(Requirement): Go through the entries below, tally each line with the string "joints", and give the final number by itself.

(Working data):
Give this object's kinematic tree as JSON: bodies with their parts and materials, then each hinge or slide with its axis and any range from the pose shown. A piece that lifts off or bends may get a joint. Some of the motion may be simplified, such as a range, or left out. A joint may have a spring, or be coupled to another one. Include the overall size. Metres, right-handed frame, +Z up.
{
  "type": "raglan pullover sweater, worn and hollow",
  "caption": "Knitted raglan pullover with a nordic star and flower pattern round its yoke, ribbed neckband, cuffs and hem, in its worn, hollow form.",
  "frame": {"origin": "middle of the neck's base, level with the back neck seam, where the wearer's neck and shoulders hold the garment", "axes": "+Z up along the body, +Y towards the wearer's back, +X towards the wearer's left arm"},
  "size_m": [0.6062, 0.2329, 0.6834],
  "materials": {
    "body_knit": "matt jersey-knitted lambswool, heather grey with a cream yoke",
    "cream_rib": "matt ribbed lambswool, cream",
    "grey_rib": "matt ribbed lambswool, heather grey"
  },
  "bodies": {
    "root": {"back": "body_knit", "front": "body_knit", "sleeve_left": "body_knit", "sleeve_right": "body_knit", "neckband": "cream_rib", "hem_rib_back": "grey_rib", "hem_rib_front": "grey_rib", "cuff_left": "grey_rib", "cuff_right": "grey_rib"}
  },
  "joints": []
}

--

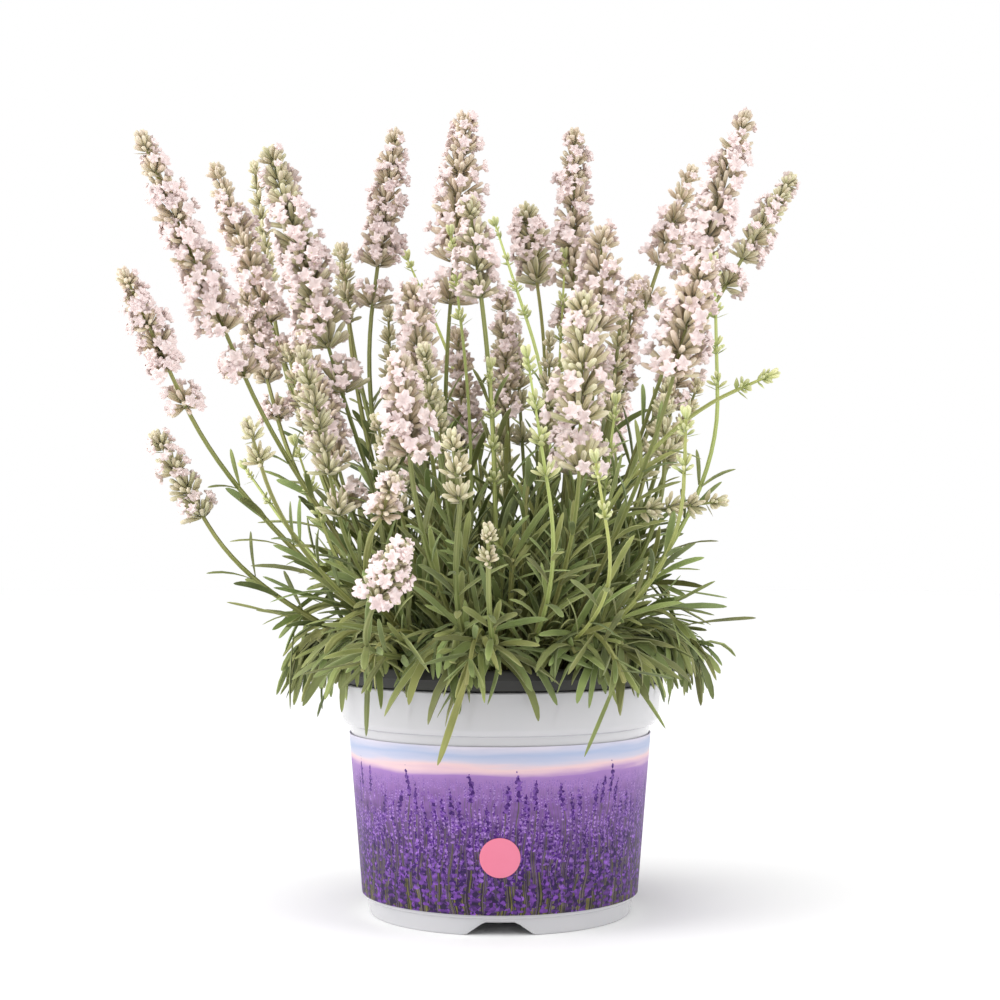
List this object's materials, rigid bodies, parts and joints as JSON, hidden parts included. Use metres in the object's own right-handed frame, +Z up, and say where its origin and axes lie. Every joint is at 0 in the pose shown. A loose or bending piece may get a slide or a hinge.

(The reply): 2